One of our codes is that of art. At the west end of the Minster you will find a depiction, in stained-glass, of the gazing disciples and the two men in white robes and the cloud hiding Jesus from our sight. At the east end of the Minster you will find a depiction, in stained-glass, of the ascended Jesus seated on a throne in heaven. The ascension seen from both ends, if you like.

Another code is apocalypse, that fantastical genre in the Bible, in books such as Daniel and Revelation and in parts of the Gospels, that push language to its poetical limits to express faith. That, by the way, is a language that resonates with science fiction and fantasy in books and comics and films and tv dramas. It is not meant to be understood, so much as to immerse ourselves in.

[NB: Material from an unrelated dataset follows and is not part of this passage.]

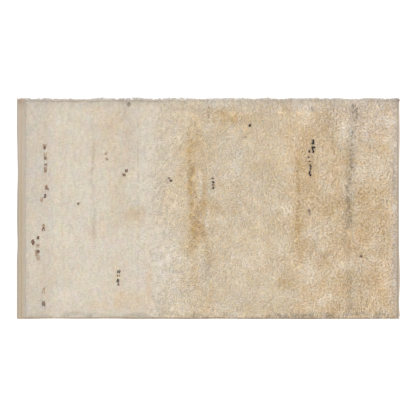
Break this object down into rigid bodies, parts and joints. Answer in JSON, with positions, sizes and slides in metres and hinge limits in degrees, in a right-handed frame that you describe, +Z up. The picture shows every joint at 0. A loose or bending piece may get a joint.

Then there is music: both music directly inspired by the ascension, engaging us at an emotional level; and music that inspires us as we seek to live in the light of the ascension, lives hidden with Christ in heaven. This is the code David and the choir teach us, by which our life together is enriched.

What these codes have in common is the ability to express what reason cannot, to say what we don’t have the words for, to live with our feet on the ground and our head in the clouds, to grow deeper into mystery. The Archbishops of Canterbury and York have produced a booklet, the Novena 2018, of daily images and prayers for each day between Ascension and Pentecost, a week on Sunday. Please take a copy, a gift to you. Whether you are just beginning to learn this language, or a fluent speaker, I commend it to you as a way we might speak together of our faith over the next few days.

This is the language of faith. May we find again our voice to sing the Lord’s song in the strange land in which we live.